Set aside separate styrofoam balls for protons, neutrons and electrons. Note that the electrons are represented by the smaller, 3/4-inch styrofoam balls. Choose an individual paint colour for each set. Paint the styrofoam balls and allow them to dry.
Draw a plus sign on the protons with the permanent marker. Create the nucleus, or centre, of the atom by attaching the protons and neutrons using wooden toothpicks. Break off any excess toothpicks protruding from the nucleus.
Draw a minus sign on the electrons. Insert a 6-to-8-inch section of heavy gauge wire into an electron ball. Place the other end of the wire in the nucleus. Repeat until all the electrons are included. Bend the heavy gauge wire to extend the electrons out from the centre of the model.
Cut a 4-to-6-inch section of heavy gauge wire and insert it into the nucleus. Leave about 1 inch remaining.

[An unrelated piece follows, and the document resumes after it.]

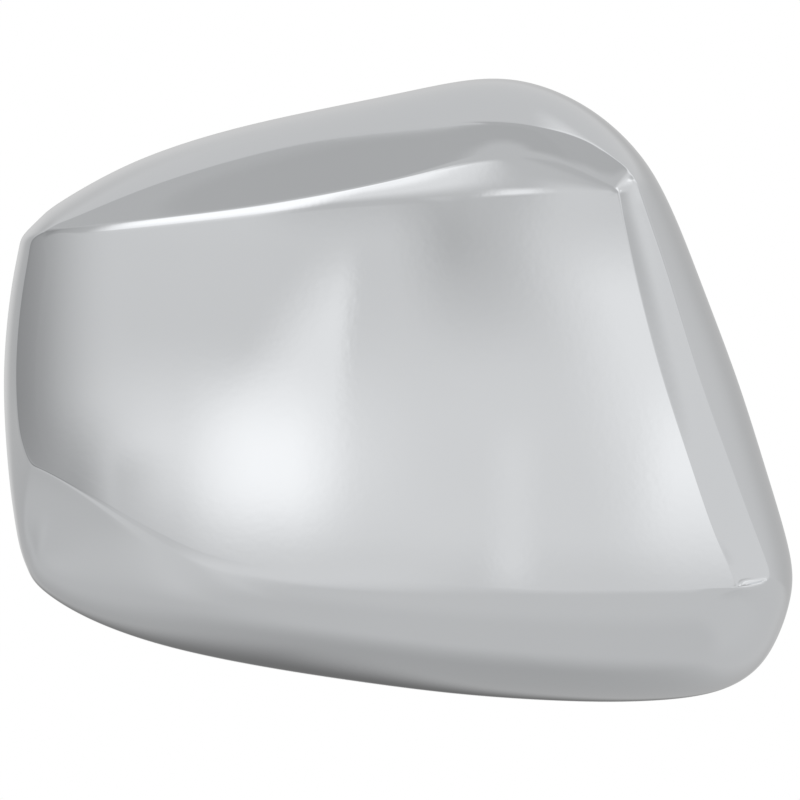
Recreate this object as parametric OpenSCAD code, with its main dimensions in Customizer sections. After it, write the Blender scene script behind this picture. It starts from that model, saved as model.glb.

Rotate the wire around a pen to create a loop of wire. Add a small bead of glue to the hole to secure the wire, if necessary.
Tie a 12-inch piece of cotton string through the loop. Hang the model by the string to display the project.
Use non-corrosive paint on the styrofoam balls. Styrofoam is fragile and some spray paints are corrosive and can destroy the styrofoam. Don't select an element near the bottom of the periodic table of elements. A model from one of these elements will be too big and difficult to complete.